Sometimes you have to go far away to do something special
In a welcome return to an actual fort and the location of the very first project, the fifth /dev/fort expedition left Southampton Airport for Alderney on November 22nd, 2010. After a day of bandying ideas back and forth, the idea from Russ Garrett of building a site to make the original transcripts from early NASA missions more useful won the group over. And after some two hundred postits were created, catalogued and prioritised, the three designers and ten developers got to work and built something full of stars.
We registered the domain in Alderney airport on the way back, and pushed the code to github the same day, setting ourselves a goal of getting it live within 48 hours of return.
Only thirty-six hours after touchdown at Southampton Airport, a flurry of tweets announced the lift-off of our project: Spacelog.

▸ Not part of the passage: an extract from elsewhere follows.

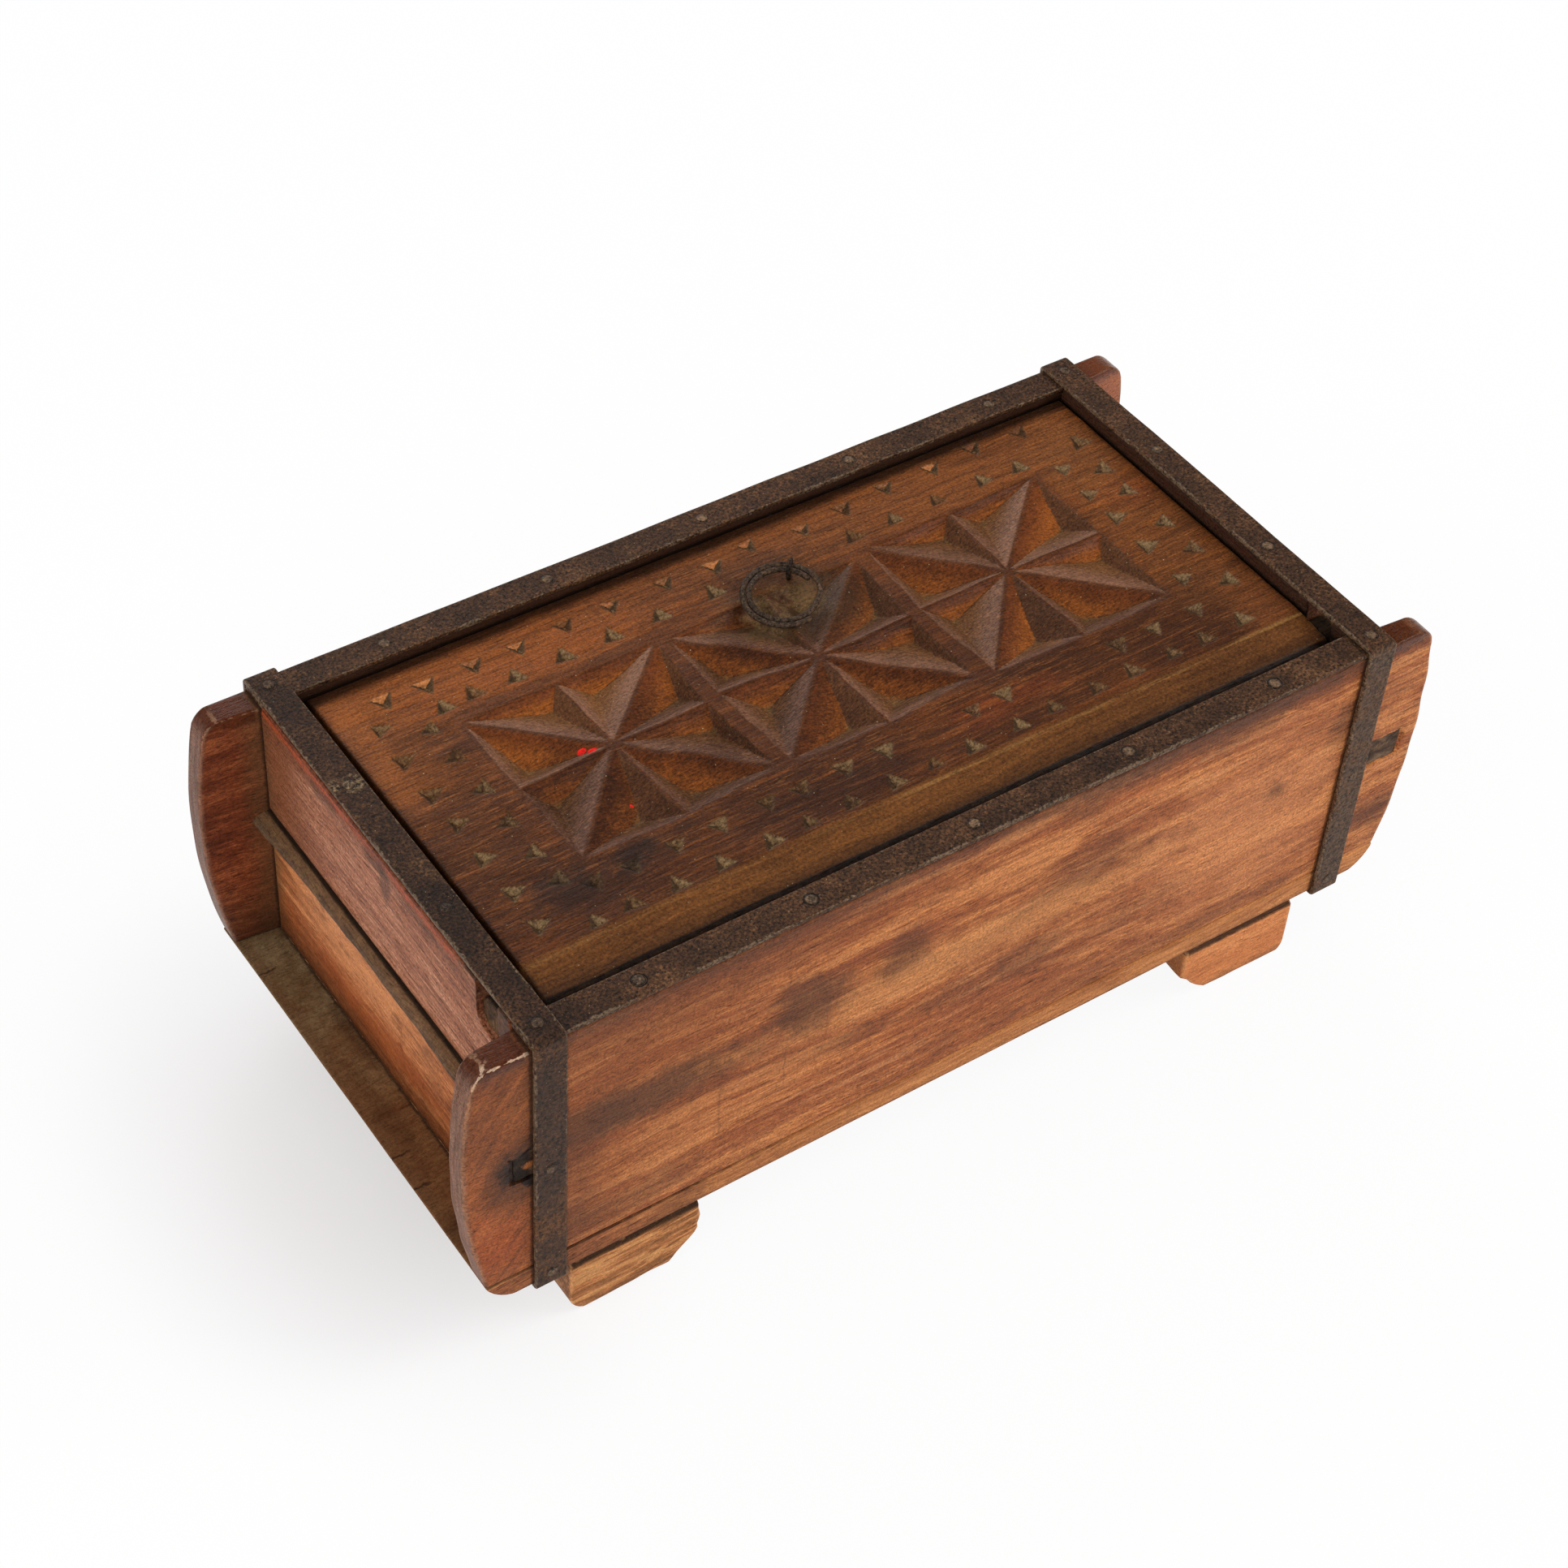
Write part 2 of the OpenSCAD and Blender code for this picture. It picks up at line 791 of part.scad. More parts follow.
// One peg: its turning part beside the lid and its thinner tail inside the lid
module pivot_peg(lid_x, end_x, tail_dir) {
    start = min(lid_x, end_x);
    color([0.62, 0.45, 0.26])
        translate([0, pivot_y, pivot_z])
            rotate([0, 90, 0]) {
                translate([0, 0, start])
                    cylinder(h = abs(end_x - lid_x), r = peg_r);
                translate([0, 0, tail_dir > 0 ? lid_x : lid_x - peg_tail_l + nail_fit])
                    cylinder(h = peg_tail_l - nail_fit, r = peg_tail_r);
            }
}

module pivot_peg_left() {
    pivot_peg(lid_left_x, -peg_end_x, 1);
}

module pivot_peg_right() {
    pivot_peg(lid_right_x, peg_end_x, -1);
}

// The wire staple: an eye above the lid and two legs clinched below it
module lid_staple() {
    leg_top = lid_top_z + eye_h - eye_r;
    leg_bottom = lid_bottom_z - wire_r;
    color([0.24, 0.22, 0.2])
        translate([staple_x, staple_y, 0])
            rotate([0, 0, ring_turn]) {
                translate([0, 0, eye_z])
                    rotate([90, 0, 0])
                        rotate_extrude()
                            translate([eye_r, 0])
                                circle(wire_r);
                for (dir = [-1, 1]) {
                    translate([dir * leg_gap, 0, leg_bottom])
                        cylinder(h = leg_top - leg_bottom, r = wire_r);
                    translate([dir * leg_gap, 0, leg_bottom])
                        sphere(wire_r);
                    translate([dir * leg_gap, 0, leg_bottom])
                        rotate([0, dir * 90, 0])
                            cylinder(h = clinch_l, r = wire_r);
                }
            }
}

// A round wire along a flat path, as one tube of six sides
module flat_wire(path, r) {
    last = len(path) - 1;
    points = [
        for (i = [0:last])
            let (along = path[min(i + 1, last)] - path[max(i - 1, 0)])
            let (out = [-along[1], along[0]] / norm(along))
            for (j = [0:5])
                let (flat = path[i] + r * cos(60 * j) * out)
                [flat[0], flat[1], r * sin(60 * j)]
    ];
    sides = [
        for (i = [0:last - 1], j = [0:5], half = [0, 1])
            let (a = 6 * i + j)
            let (b = 6 * i + (j + 1) % 6)
            half == 0 ? [a, a + 6, b + 6] : [a, b + 6, b]
    ];
    caps = [
        for (j = [1:4], end = [0, 1])
            end == 0 ? [0, j, j + 1] : [6 * last, 6 * last + j + 1, 6 * last + j]
    ];
    polyhedron(points, concat(sides, caps));
}

// The ring: one wire wound twice, lying on the lid from the staple's eye
module ring_pull() {
    color([0.3, 0.27, 0.24])
        translate([staple_x, staple_y, eye_z])
            rotate([0, 0, ring_turn])
                rotate([0, ring_tilt, 0])
                    translate([turn_r, 0, 0])
                        flat_wire(ring_path, wire_r);
}

side_board_front();
side_board_rear();
bottom_board();
end_board_upper_left();
end_board_upper_right();
end_board_lower_left();
end_board_lower_right();
end_rail_left();
end_rail_right();
lid_rest();
foot_front_left();
foot_front_right();
foot_rear_left();
foot_rear_right();
strap_cross_left();
strap_cross_right();
strap_long_front();
strap_long_rear();
strap_nails();
case_nails();
bottom_nails();
foot_nails();
rest_nails();
lid_board();
pivot_peg_left();
pivot_peg_right();
lid_staple();
ring_pull();
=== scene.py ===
"""Looks of a wooden mould box: iron-strapped boards, a chip-carved lid on pegs and a wire ring pull.

Lengths are written in millimetres, as in the part's source, and become metres when a mesh is laid.
"""

import math

import bpy
import numpy as np
from mathutils import Euler, Matrix


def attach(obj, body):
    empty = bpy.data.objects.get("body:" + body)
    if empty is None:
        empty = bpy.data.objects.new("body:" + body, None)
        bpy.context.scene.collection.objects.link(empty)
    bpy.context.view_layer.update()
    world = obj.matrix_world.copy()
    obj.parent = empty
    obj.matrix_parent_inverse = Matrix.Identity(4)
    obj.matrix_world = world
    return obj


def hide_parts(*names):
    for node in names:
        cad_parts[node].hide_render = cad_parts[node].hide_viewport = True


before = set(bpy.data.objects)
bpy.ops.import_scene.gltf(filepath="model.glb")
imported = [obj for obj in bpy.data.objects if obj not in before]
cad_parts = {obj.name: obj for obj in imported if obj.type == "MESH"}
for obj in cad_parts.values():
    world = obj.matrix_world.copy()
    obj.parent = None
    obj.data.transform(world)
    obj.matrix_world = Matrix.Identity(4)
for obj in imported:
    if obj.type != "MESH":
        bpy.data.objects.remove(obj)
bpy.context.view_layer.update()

# Half of the box's inside and of its outside, along x and y
IN_X, IN_Y, OUT_X, OUT_Y = 129.0, 64.5, 138.6, 73.5
# Heights: the bottom board's underside and top, the side boards' tops, and the long straps' tops
SOLE_Z, FLOOR_Z, TOP_Z, LONG_TOP = 22.0, 30.0, 115.6, 117.1
# An end rail: its underside at the wall, its top, how thick its nose is, and its tenons' size along x
RAIL_Z, RAIL_TOP, RAIL_NOSE, TENON = 67.5, 78.0, 1.5, 12.0
# How far the left rail and the right one stand proud of the wall
PROUD = {-1: 4.9, 1: 13.4}
# The feet: their length and width, and where they end outwards at the left and at the right
FOOT_L, FOOT_W, FOOT_OUT = 41.0, 28.0, {-1: 126.9, 1: 122.8}
# A cross strap's inner and outer edges and the middle between them, and the thickness of all straps
CROSS_IN, CROSS_OUT, CROSS_MID, STRAP_T = 128.9, 138.2, 133.55, 1.5
# The middle of an end board's thickness, and how deep nail heads are sunk in wood
WALL_MID, SUNK = 133.8, 0.15
# The ears: how far they reach, the radius and the height of their bulging arc, their upper corners
EAR_X, BULGE_R, BULGE_Z = 158.2, 190.0, 77.0
EAR_ROUND = {-1: 5.0, 1: 6.0}
# The bottom board ends where the ears' arc does, and past the taper boards follow their uneven ends
SOLE_X = EAR_X - BULGE_R + math.sqrt(BULGE_R ** 2 - (BULGE_Z - FLOOR_Z) ** 2)
TAPER_X = 112.0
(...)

There you can browse and easily link to the transcripts from the Apollo 13 and Mercury 6 missions. Since then we — and a host of other contributors from around the world — have added eight further missions, and are working on preparing yet more.
Roger. There’s nothing like an interesting launch.
The site has more than just the transcripts though. In with the transcripts are some of the lovely NASA photographs, such as mission control, Apollo 13 clearing the launch tower and the damage to the service module that was the cause of the (mis)quote “Houston, we have a problem.”
Along with the transcripts, there is a visualisation of the various stages of the Apollo 13 spacecraft, and some stats porn on the amount of conversation in the phases pages. There is also a run-down of who was involved on the people page. And the scans of the original transcripts that the text was taken from are also available. Add in full text search and we think we made something beautiful.
We are proud to say that we built this in just a week.